Of the lines below, count those containing the word "from". Reply with the number alone.

◇ ◇ ◇ ◇ ◇

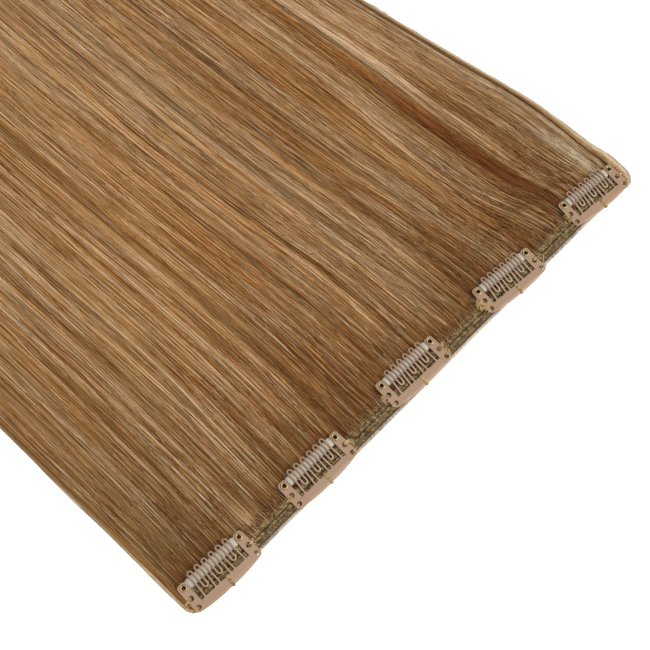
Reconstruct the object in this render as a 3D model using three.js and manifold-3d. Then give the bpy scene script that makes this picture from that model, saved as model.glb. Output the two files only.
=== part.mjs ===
// A clip-in hair extension lying on a table: a sewn weft, a fall of straight hair and five snap clips.
// The weft runs along X and the hair along +Y, with the table at z = 0.
// The origin is the middle of the weft's underside. Lengths are in millimetres, angles in degrees.
import * as THREE from 'three';
import { mergeVertices } from 'three/addons/utils/BufferGeometryUtils.js';
import Module from 'manifold-3d';

// Weft
const WEFT_LENGTH = 250.6;
const WEFT_HEIGHT = 3;
const WEFT_CORNER = 5;
const EDGE_ROLL_WIDTH = 1.3;
const OUTER_TRACK_WIDTH = 2.8;
const INNER_TRACK_WIDTH = 2.6;
const WEFT_ROUNDING = 0.4;
const SEAM_GAP = 0.2;

// Hair
const HAIR_LENGTH = 400;
const HAIR_HEIGHT = 6.2;
const HAIR_ROOT_GAP = 0.3;
const HAIR_CLIP_CLEARANCE = 0.2;
const ROOT_STRIP_DEPTH = 3;
const LOCK_OVERLAP = 2.4;
const LOCK_SIDE_HEIGHT = 0.7;
const FALL_SIDE_HEIGHT = 0.45;
const FALL_SIDE_SLOPE = 6;
const TIP_HEIGHT = 0.5;
const SWAY = 1.2;
const SWAY_WAVE = 150;

// Clip plate, measured from the line through its two rivets
const WINDOW_WIDTH = 22.9;
const PLATE_THICKNESS = 0.45;
const PLATE_GAP = 0.3;
const RIVET_INSET = 1.85;
const ARM_TIP = 1.95;
const ARM_WIDTH_AT_TIP = 3.9;
const ARM_WIDTH_AT_BAND = 4.4;
const BAND_INNER = 8.2;
const BAND_END = 9.9;
const BAND_BULGE = 1.3;
const TIP_ROUND = 1.5;
const BAND_ROUND = 1.8;
const WINDOW_ROUND = 0.5;
const SEWING_HOLES = [
  { name: 'upper', inset: 2.35, down: 4.4, radius: 1 },
  { name: 'lower', inset: 2.45, down: 8.4, radius: 0.9 },
];

// Clip comb
const TOOTH_PITCH = 1.68;
const TOOTH_WIDTH = 0.68;
const COMB_CELLS = 3;
const CELL_PITCH_AT_ROOT = 7.07;
const LOOP_CENTRE = 2.25;
const BEND_CENTRE = 4.15;
const LOOP_DROP = 0.25;
const COMB_ROOT = 7.2;
const COMB_SEAM = 0.25;
const COMB_SIDE_GAP = 0.3;
const COMB_LIFT = 0.3;

// Clip bar, sleeve and eyelets
const BAR_WIDTH = 3;
const BAR_THICKNESS = 0.5;
const BAR_OVERHANG = 1.6;
const SLEEVE_WIDTH = 3.8;
const SLEEVE_HEIGHT = 1.9;
const SLEEVE_END_GAP = 0.3;
const SLEEVE_BORE_GAP = 0.1;
const FLANGE_RADIUS = 1.4;
const BARREL_RADIUS = 0.95;
const EYELET_BORE = 0.75;
const FLANGE_HEIGHT = 0.25;
const CLIP_GAP = 0.1;

// Each clip's place along the weft, in pitches from the middle, and how far hand sewing left it off true
const CLIP_PITCH = 53.75;
const CLIPS = [
  { name: 'clip_1', pitches: -2, aside: -0.1, inward: -0.7, turn: -1.7 },
  { name: 'clip_2', pitches: -1, aside: -2.4, inward: 0.3, turn: -0.7 },
  { name: 'clip_3', pitches: 0, aside: -2.4, inward: 1.1, turn: -1.9 },
  { name: 'clip_4', pitches: 1, aside: -0.4, inward: 0.1, turn: -5 },
  { name: 'clip_5', pitches: 2, aside: -0.1, inward: 0.5, turn: -5 },
];
const RIVET_LINE = 2.9;

// The fall of hair past the clips, a row for each section. past is a share of the length beyond the
// clips, left and right are shares of half the weft's length, and rise is a share of the full swell.
const HAIR_SECTIONS = [
  { past: 0, left: 1, right: 1.005, rise: 0, gather: 1 },
  { past: 0.016, left: 1, right: 0.988, rise: 0.45, gather: 1 },
  { past: 0.05, left: 1, right: 0.98, rise: 0.8, gather: 1 },
  { past: 0.1, left: 1, right: 0.965, rise: 1, gather: 1 },
  { past: 0.17, left: 1.003, right: 0.91, rise: 1, gather: 1 },
  { past: 0.3, left: 1.005, right: 0.825, rise: 0.93, gather: 1 },
  { past: 0.45, left: 1, right: 0.755, rise: 0.83, gather: 1 },
  { past: 0.62, left: 0.98, right: 0.695, rise: 0.72, gather: 0.98 },
  { past: 0.8, left: 0.95, right: 0.64, rise: 0.54, gather: 0.94 },
  { past: 0.93, left: 0.925, right: 0.615, rise: 0.32, gather: 0.84 },
  { past: 1, left: 0.91, right: 0.6, rise: 0.04, gather: 0.4 },
];

// The locks from left to right. share is a lock's part of the width, reach its part of the hair's
// length, crown its part of the height and phase where its slow sideways wave starts, in turns.
const LOCKS = [
  { share: 0.8, reach: 0.975, crown: 0.86, phase: 0.0 },
  { share: 1.1, reach: 0.99, crown: 0.97, phase: 0.12 },
  { share: 0.9, reach: 1, crown: 0.9, phase: 0.3 },
  { share: 1.2, reach: 0.985, crown: 1, phase: 0.42 },
  { share: 1, reach: 0.995, crown: 0.92, phase: 0.5 },
  { share: 0.85, reach: 0.975, crown: 0.98, phase: 0.66 },
  { share: 1.15, reach: 1, crown: 0.93, phase: 0.7 },
  { share: 1, reach: 0.985, crown: 1, phase: 0.85 },
  { share: 0.95, reach: 0.97, crown: 0.9, phase: 0.95 },
  { share: 1.2, reach: 0.99, crown: 0.97, phase: 1.1 },
  { share: 0.9, reach: 0.975, crown: 0.91, phase: 1.2 },
  { share: 1.05, reach: 0.985, crown: 0.96, phase: 1.32 },
  { share: 0.8, reach: 0.965, crown: 0.84, phase: 1.45 },
];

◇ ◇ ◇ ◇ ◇

Answer for the task »
7